Table 1: Counts for Each Toxicity Class

Toxicity Label LD50 Range Rat Oral Acude Data Count
Extremely Toxic (LD50 < 0.25 mmol/kg): 131
Highly Toxic (0.25 < LD50 < 2.5 mmol/kg): 479
Moderately Toxic (2.5 < LD50 < 10 mmol/kg): 627
Non-toxic (LD50 > 10 mmol/kg): 758
Total Compounds   1,995

A multi-stage variable selection approach was taken to reduce the dimensionality of the data. First, constant-valued descriptors were removed because they contained no information for predictive modeling. Second, descriptors highly correlated with other descriptors were removed. These two steps reduced the number of descriptors from nearly 1,500 down to 411. To further reduce the number of descriptors, a study was performed that found 120 descriptors were sufficient to provide good accuracy without overfitting. The actual 120 descriptors were selected via the Kolmogorov-Smirnov (K-S) distance ranking method.

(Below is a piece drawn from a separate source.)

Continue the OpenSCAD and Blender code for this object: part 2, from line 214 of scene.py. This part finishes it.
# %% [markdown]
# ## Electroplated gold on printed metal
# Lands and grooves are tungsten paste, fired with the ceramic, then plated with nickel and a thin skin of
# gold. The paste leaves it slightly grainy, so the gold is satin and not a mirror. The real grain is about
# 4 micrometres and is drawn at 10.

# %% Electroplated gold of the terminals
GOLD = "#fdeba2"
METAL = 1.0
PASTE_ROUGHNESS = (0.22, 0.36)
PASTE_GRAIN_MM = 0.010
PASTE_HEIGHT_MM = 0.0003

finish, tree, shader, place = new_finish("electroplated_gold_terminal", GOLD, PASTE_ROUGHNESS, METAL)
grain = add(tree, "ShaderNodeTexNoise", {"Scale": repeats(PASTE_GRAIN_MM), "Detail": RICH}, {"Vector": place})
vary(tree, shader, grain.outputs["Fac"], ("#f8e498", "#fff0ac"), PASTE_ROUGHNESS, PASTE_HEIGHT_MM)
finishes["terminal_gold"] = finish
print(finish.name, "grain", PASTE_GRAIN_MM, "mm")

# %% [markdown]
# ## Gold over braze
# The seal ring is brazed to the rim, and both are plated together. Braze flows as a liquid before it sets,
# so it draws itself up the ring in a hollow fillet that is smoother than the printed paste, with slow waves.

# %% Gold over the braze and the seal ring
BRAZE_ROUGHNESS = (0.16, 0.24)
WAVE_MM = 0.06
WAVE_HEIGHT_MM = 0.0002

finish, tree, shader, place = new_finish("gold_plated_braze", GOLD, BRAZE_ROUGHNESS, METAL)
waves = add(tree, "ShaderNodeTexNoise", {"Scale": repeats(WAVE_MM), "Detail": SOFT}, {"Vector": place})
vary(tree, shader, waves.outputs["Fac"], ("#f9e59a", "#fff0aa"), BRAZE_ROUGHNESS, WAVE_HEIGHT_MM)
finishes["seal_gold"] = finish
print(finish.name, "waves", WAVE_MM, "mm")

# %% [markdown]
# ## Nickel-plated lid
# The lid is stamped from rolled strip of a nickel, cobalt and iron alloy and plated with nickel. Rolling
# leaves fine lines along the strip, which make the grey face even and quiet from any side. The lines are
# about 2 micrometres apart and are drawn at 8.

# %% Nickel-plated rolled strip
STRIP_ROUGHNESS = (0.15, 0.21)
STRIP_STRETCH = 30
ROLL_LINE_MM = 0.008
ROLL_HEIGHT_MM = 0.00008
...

To overcome the problems due to relatively small sample sizes and high levels of noise, an ensemble of ten neural networks were created, built from bootstrapped data samples. The entire process described thus far is summarized in the block diagram above.

Results and Delivery

Modeling results showed moderate accuracy, though seemingly better than other results documented in the data mining literature (accuracy is difficult to assess when there is such high variation in acute toxicity values). In general, individual descriptors proved to be poor predictors on their own, and the best models used a combination of 1-D, 2-D, and 3-D descriptors, and tended to favor the 2-D and 3-D descriptors. Model ensembles were critical in providing accuracy and reducing risk of error from a single model, increasing model accuracy on hold-out data by 50% over average single-model performance, as shown in Table 2 below. Note that the classification accuracy would be only 25% if one guessed the toxicity class at random.

Table 2: Classification Accuracy by Model Type

Model Type Accuracy on Held-out Data
Minimal Single Neural Netowrk Accuracy 41%
Maximum Single Neural Network Accuracy 44%
Average Neural Network Accuracy 44.1%
Bootstrap Neural Network Ensemble 65.6%


Wroblewski, D., M.T. Green, J. Viloria, D. Abbott, and E. Wroblewska, Computational Platform for Predictive Toxicology, A Poster Presented at The ADMET 1 Conference, San Diego, CA, February 11-13, 2004.

Abbott, D., D. Wroblewski, Making Large Feature Sets Manageable for Prediction of LD50 from 3-D Chemical Structure, 7th Annual Insightful Users' Conference, Las Vegas, NV, October 8-10, 2003.